Another example, says Jackson, was the Irish banker’s strike of 1970, when banks were officially closed for six months, effectively cutting off the population’s access to cash.

People had to come up with another means of payment, so they took to writing cheques to each other.

“Albert could write a cheque to Brenda and Brenda could write a cheque to someone else,” Jackson says.

Pubs acted as banks, he says, cashing the cheques of people they knew and trusted — with people’s history of paying their bar tab serving as a sort of credit rating.

What will money look like in the future?

You may think that the pandemic will have hastened the demise of physical cash, with many people moving to more sanitary, virtual payment methods.

But in the first year of the pandemic, the amount of physical cash in Australia increased, according to the Reserve Bank of Australia (RBA).

Gavin Jackson is the author of Money In One Lesson. (Supplied)

The same was true in the UK, says Jackson. He says the closure of bank branches may also have contributed to the increase in the amount of cash people were storing at home.

But, he says, the long-term trend is “people moving more and more towards digital currency”.

One problem with digital transactions, however, is privacy.

“Digital money can be tracked,” Jackson says.

“Everything you buy and sell is observed by the person who’s transferring it through the system.”

When money goes online, Jackson says, it becomes information.

“And that information is very valuable.”

Tech companies such as Facebook have shown interest in digital currencies, Jackson says, because they want to know our purchasing behaviour so they can better target us with advertising.

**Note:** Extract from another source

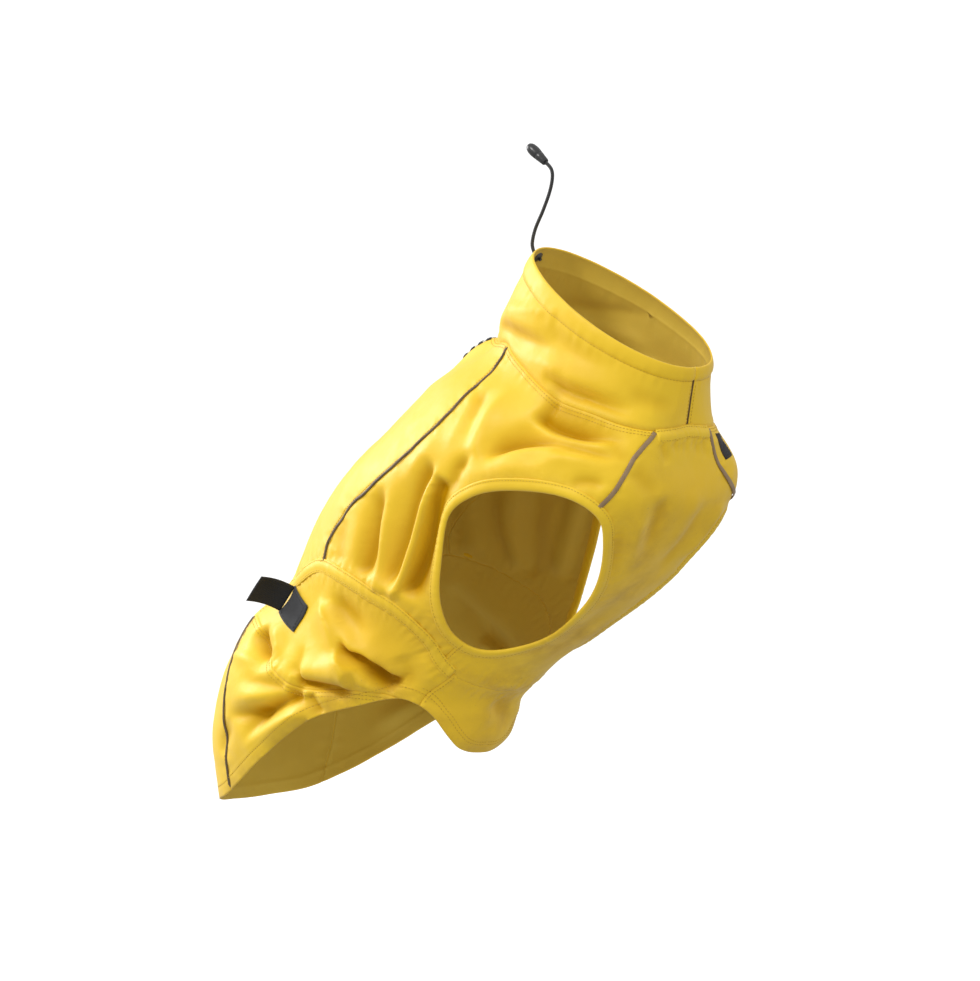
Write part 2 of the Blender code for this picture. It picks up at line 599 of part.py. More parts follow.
# Pieces laid on the panels: name, outline, wall and colour. Where two outlines
# cross, the first one keeps the place.
OVER, ARM_RINGS = [], []
for side, lines in zip(SIDES, (R, LEFT)):
    arm = chain((lines, "arm_front arm_rear"))
    ARM_RINGS.append(arm)
    OVER.append(("armhole_band_" + side, grown_ring(arm, ARM_BAND), BAND, "band"))
for side, lines in zip(SIDES, (R, LEFT)):
    waist = np.concatenate([lines["waist_1"], lines["waist_2"][1:], lines["waist_3"][1:]])
    OVER.append(("waist_casing_" + side, strip(waist, WAIST_BAND, CASING_END), BAND, "band"))
for side, lines in zip(SIDES, (R, LEFT)):
    for name, line, wide, key in (("back_piping_", "back", PIPE_BACK, "pipe"),
                                  ("chest_tape_", "chest", PIPE_CHEST, "tape"),
                                  ("rump_piping_", "rump", PIPE_BACK, "pipe")):
        OVER.append((name + side, strip(lines[line], wide, TRIM_END), TRIM, key))
chest_top = ring_part(COLLAR_SEAM, NECK_SPLIT["right"][1], 360 - NECK_SPLIT["left"][1],
                      MESH, SCALE)
chest_top[:, 1] += CHEST_TOP_DROP / LONG_MM
OVER.append(("chest_top_casing", below(chest_top, CHEST_BAND), BAND, "band"))
OVER.append(("tab_loop_patch", corners(TAB_PATCH), PATCH, "loop"))
OVER.append(("label_plain", corners(LABEL), TRIM, "label"))
OVER.append(("slot_binding", oval(SLOT_BINDING), PATCH, "hook"))


def in_outline(places, outline):
    """True for places in an outline that may run past 180 degrees."""
    return inside(places, outline) | inside(places + (360, 0), outline)


def body_mesh():
    """One mesh of the whole body that keeps to every seam and outline, with
    its places, points, normals and faces."""
    edge_t = np.linspace(0, 1, int(LONG_MM / MESH))
    side = np.stack([np.full(len(edge_t), 180.0), edge_t], 1)
    top = np.concatenate([(LEFT[k][::-1][:-1]) for k in ("neck_2", "neck_1", "neck_0")]
                         + [R[k][:-1] for k in ("neck_0", "neck_1", "neck_2")])
    low = np.concatenate([R[k][::-1][:-1] for k in ("hem_3", "hem_2", "hem_1", "hem_0")]
                         + [LEFT[k][:-1] for k in ("hem_0", "hem_1", "hem_2", "hem_3")])
    outline = np.concatenate([top, side[:-1], low, (side * (-1, 1))[::-1][:-1]])
    cuts = [line for k, line in list(R.items()) + list(LEFT.items())
            if not k.startswith(("neck", "hem", "arm"))]
    for over in OVER:
        ring = np.concatenate([over[1], over[1][:1]])
        cuts.append(ring)
        if ring[:, 0].max() > 180:
            cuts.append(ring - (360, 0))
    places, faces = triangulate(outline, ARM_RINGS + [oval(0)], cuts, MESH, SCALE)
    ends = np.where(np.abs(places[:, 0] + 180) < 1e-3)[0]
    starts = np.where(np.abs(places[:, 0] - 180) < 1e-3)[0]
    swap = np.arange(len(places))
    for i in ends:
        swap[i] = starts[np.abs(places[starts, 1] - places[i, 1]).argmin()]
    mids = places[faces].mean(1)
    faces = swap[faces]
    t, v = places[:, 0], places[:, 1]
    ups = normals(body, t, v) * BODY_SIGN
    seam = np.abs(v - round_line(COLLAR_SEAM, t)) < 5e-4
    ups[seam] = seam_normals(t[seam])
    return body(t, v), ups, faces, mids


def seam_normals(t):
    """Normals shared by the body and the collar along their seam."""
    n = (normals(body, t, round_line(COLLAR_SEAM, t)) * BODY_SIGN
         + normals(collar, t, np.zeros_like(t)) * COLLAR_SIGN)
    return n / np.linalg.norm(n, axis=1, keepdims=True)


def build_body():
    points, ups, faces, mids = body_mesh()
    half = CLOTH / 2
    for name, outline in PANELS.items():
        pick = in_outline(mids, outline)
        wall(name, points, ups, faces[pick], -half, half, SEAM_GAP / 2, "cloth")
    free = np.ones(len(faces), bool)
    for name, outline, thick, key in OVER:
        pick = free & in_outline(mids, outline)
        free &= ~pick
        low = half + LAY_GAP
        wall(name, points, ups, faces[pick], low, low + thick, SEAM_GAP / 2, key)


def build_collar():
    """The collar wraps the neck and closes on a seam in front."""
    low = np.concatenate([LEFT[k][::-1][:-1] for k in ("neck_2", "neck_1", "neck_0")]
                         + [R[k][:-1] for k in ("neck_0", "neck_1")] + [R["neck_2"]])
    low[:, 1] = 0.0
    up = np.linspace(0, 1, int(COLLAR_MM / MESH) + 2)
    right = np.stack([np.full(len(up), 180.0), up], 1)
    top_t = np.linspace(180, -180, int(360 * COLLAR_DEG_MM / MESH) + 1)
    top = np.stack([top_t, np.ones(len(top_t))], 1)
    outline = np.concatenate([low[:-1], right[:-1], top[:-1], (right * (-1, 1))[::-1][:-1]])
    rim = disc(EYELET_HOLE / 2 + EYELET_RIM)
    places, faces = triangulate(outline, [disc(EYELET_HOLE / 2)],
                                [np.concatenate([rim, rim[:1]])], MESH, COLLAR_SCALE)
    t, h = places[:, 0], places[:, 1]
    points, ups = collar(t, h), normals(collar, t, np.clip(h, 0, 1)) * COLLAR_SIGN
    seam = h < 1e-4
    ups[seam] = seam_normals(t[seam])
    half = CLOTH / 2
    wall("collar", points, ups, faces, -half, half, SEAM_GAP / 2, "cloth")
    pick = inside(places[faces].mean(1), rim)
    low_at = half + LAY_GAP
    wall("cord_eyelet", points, ups, faces[pick], low_at, low_at + TRIM, 0.0, "eyelet")


def build_flap():
    """The free end of the waist tab stands off from the back edge of its patch."""
    (t0, v0), (t1, v1) = TAB_PATCH[0], TAB_PATCH[3]
    across = np.linspace(FLAP_MARGIN, 1 - FLAP_MARGIN, 4)
    t, v = t0 + (t1 - t0) * across, v0 + (v1 - v0) * across
    root, up = body(t, v), normals(body, t, v) * BODY_SIGN
    up = up.mean(0) / np.linalg.norm(up.mean(0))
    side = (root[-1] - root[0]) / np.linalg.norm(root[-1] - root[0])
    face = np.cross(side, up)
    start = CLOTH / 2 + LAY_GAP + PATCH + SEAM_GAP
    rows = [root + up * (start + FLAP_LENGTH * s) + side * FLAP_SWAY * s ** 2
            + face * FLAP_BEND * math.sin(math.pi * s) for s in np.linspace(0, 1, 6)]
    wide, faces = len(across), []
    for r in range(len(rows) - 1):
        for c in range(wide - 1):
            a = r * wide + c
            faces.append((a, a + 1, a + wide + 1, a + wide))
    obj = add_object("tab_hook_flap", np.concatenate(rows), faces, "hook")
    shell = obj.modifiers.new("shell", "SOLIDIFY")
    shell.thickness, shell.offset = FLAP_WALL * MM, 0.0


def build_cord():
    """The free end of the drawcord, through its eyelet to a bell-shaped end."""
    t, h = np.array([EYELET_T]), np.array([EYELET_H])
    hole, out = collar(t, h)[0], (normals(collar, t, h) * COLLAR_SIGN)[0]
    start = [hole - out * CORD_INSIDE, hole + out, hole + out * CORD_OUTSIDE]
    f, z = (np.array(c) for c in zip(*[(-p[1], p[2]) for p in start], *CORD))
    s = np.arange(len(f), dtype=float)
    fine = np.linspace(0, len(f) - 1, 2 * len(f) - 1)
    line = np.stack([np.zeros(len(fine)), -spline(s, f, fine), spline(s, z, fine)], 1)
    axis = np.array([0.0, -BELL_AXIS[0], BELL_AXIS[1]])
    mouth = line[-1] + axis * BELL_WAIST
    line = np.concatenate([line, [mouth, mouth + axis * (BELL_BORE - CORD_GAP)]]) * MM
    curve = bpy.data.curves.new("drawcord", "CURVE")
    curve.dimensions, curve.use_fill_caps = "3D", True
    curve.bevel_depth, curve.bevel_resolution = CORD_WIDTH / 2 * MM, 2
    run = curve.splines.new("POLY")
    run.points.add(len(line) - 1)
    for point, place in zip(run.points, line):
        point.co = (*place, 1)
    link("drawcord", curve, "cord")
    bell = build_bell()
    bell.location = mouth * MM
    bell.rotation_euler = (math.atan2(BELL_AXIS[0], BELL_AXIS[1]), 0, 0)


def build_bell():
    """A turned bell with a blind hole for the cord, its mouth at z = 0."""
    bore, wide, long = CORD_WIDTH / 2 + CORD_GAP, BELL_WIDTH / 2, BELL_LENGTH
    #          radius       height
    rows = ((0.0,           long), (wide * 0.55, long * 0.95), (wide * 0.90, long * 0.82),
            (wide,          long * 0.62), (wide * 0.86, long * 0.35), (wide * 0.72, long * 0.12),
            (wide * 0.62,   0.0), (bore, 0.0), (bore, BELL_BORE), (0.0, BELL_BORE))
    mesh = bpy.data.meshes.new("cord_bell")
    mesh.from_pydata([(r * MM, 0, z * MM) for r, z in rows],
                     [(i, i + 1) for i in range(len(rows) - 1)], [])
    obj = link("cord_bell", mesh, "hook")
    turn = obj.modifiers.new("turn", "SCREW")
    turn.steps = turn.render_steps = 14
    turn.use_merge_vertices, turn.merge_threshold = True, 1e-5
    return obj


build_body()
build_collar()
build_flap()
build_cord()
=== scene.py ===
"""Looks of the dog raincoat: fine cloth, trims, stitching, materials and light.

Sizes are in millimetres and angles in degrees; meshes are made in metres. The
coat faces -Y, its right side is -X, and +Z is up. A place on it is (t, v): t
runs round the body from 0 on the back over 90 on the right to 180 on the
belly, and v from 0 at the collar seam to 1 at the hem. The forms repeat the
model's own sizes and tables; the creases, gathers and stitches are added here.
"""
import math
from functools import lru_cache
import bmesh
import bpy
import numpy as np
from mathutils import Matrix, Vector, noise
from mathutils.bvhtree import BVHTree
from mathutils.geometry import delaunay_2d_cdt
from mathutils.kdtree import KDTree


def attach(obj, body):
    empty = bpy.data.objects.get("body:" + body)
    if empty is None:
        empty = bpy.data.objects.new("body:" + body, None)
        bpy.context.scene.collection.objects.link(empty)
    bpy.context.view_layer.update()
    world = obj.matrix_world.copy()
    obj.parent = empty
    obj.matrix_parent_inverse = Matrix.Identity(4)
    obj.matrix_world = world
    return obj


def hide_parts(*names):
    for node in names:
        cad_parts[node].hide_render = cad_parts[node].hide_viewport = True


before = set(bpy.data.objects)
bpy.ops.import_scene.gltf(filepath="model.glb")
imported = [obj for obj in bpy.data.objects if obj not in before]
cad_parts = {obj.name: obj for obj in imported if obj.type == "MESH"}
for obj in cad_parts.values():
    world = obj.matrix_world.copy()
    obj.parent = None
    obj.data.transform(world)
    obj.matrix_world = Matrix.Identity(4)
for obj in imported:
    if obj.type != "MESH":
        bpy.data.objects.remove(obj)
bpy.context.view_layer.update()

MM = 0.001
FINE = 2.5              # spacing of the points of the fine cloth
SHELL = 0.7             # wall of the cloth shown
HEM_SHELL = 1.5         # and where it is turned over at a hem
HEM_TURN = 11.0         # depth of that turned hem
HEM_ROW = HEM_TURN - 1.6                   # where its stitches run
GROOVE, GROOVE_REACH = 0.9, 1.3            # depth and reach of the groove along a seam
DENT, DENT_REACH = 0.35, 0.8               # and of the dent along a row of stitches
CREST = 1.7             # how round the crest of a crisp crease is
CREASE_REACH = 4.2      # reaches over which a crease is worked out
CREST_STEP = 1.9        # spacing of the cloth's points along a crease
CREST_SIDES = (1.5, 3.0, 4.7, 6.6, 8.8)    # and how far beside it the next rows of points lie
BESIDE_GAP = 1.1        # least space between those points
STRAP_STEP = 2.2        # spacing of the sections of bands and trims
ARM_ROUND = 16.0        # length over which the corners of an armhole are rounded
SWAY_LENGTH = 26.0      # length of the sway of sewn trim
THREAD_SUNK = 0.12      # depth of a stitch's ends in the cloth
RIM_ROUND = 0.35        # share of its wall by which the cloth's rim is rounded
MITRE_LEAST = 0.3       # keeps the rim from running out at a sharp corner
CRISP, COLLAR_CRISP = 1.75, 1.45           # creases of a lower shape get points on their crest
SHADE_FROM, SHADE_OVER = 0.8, 8.0            # depth in a crease where its painted shade starts, and its span
END_OVER, END_LOW = 2.0, 0.45              # how a band's end thins out, in mm and in share
PATCH_STEP = 1.6        # spacing of the points of a laid patch
FLAP_ROOT, FLAP_CUP = 1.2, 0.8             # how deep the tab's end starts, and how it cups
BAR_PITCH, BAR_HALF = 10.2, 3.1            # spacing and half length of the slot's bar tacks
SEAT_REACH = 4.5        # how far off its line a stitch looks for the cloth
TURNED_SIDES, SHARP = 40, 42               # sides of a turned piece, angle of its sharp edges
STITCH, PITCH, THREAD = 2.3, 3.1, 0.27     # length, spacing and radius of a stitch
# How far rows of stitches run from their seam, or from the middle of their band.
HIP_ROWS, COLLAR_ROWS, SEAM_ROW, TRIM_ROW = (3.2, 6.6), (2.4, 5.2), 2.6, -2.9
WAIST_ROWS, CHEST_ROWS, ARM_ROW = (-4.4, 4.4), (-3.9, 4.4), 8.0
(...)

Meanwhile, he says, the Chinese government is doing a lot of work on its own digital currency.

“There’s some concerns that could become the building block for the system of surveillance — seeing whether people are buying books the Chinese government doesn’t like, transferring money to people the Chinese government doesn’t like — because it could observe all that through the digital economy.”

Jackson says privacy is part of the attraction of cryptocurrencies such as bitcoin.

“They offer an added layer of protection against anyone snooping on you online,” he says.

So should I change all my money into bitcoin?

Maybe not. The problem with bitcoin, Jackson says, is “it’s not yet very good as money”.

“It’s so volatile in price,” he says.

“You’ve probably seen or heard stories about bitcoin shooting up in value one day and collapsing a couple of months later and that’s not what you want money to do.

“You want it to be relatively stable in value day-to-day so you know what you’re getting charged and what you should charge people.”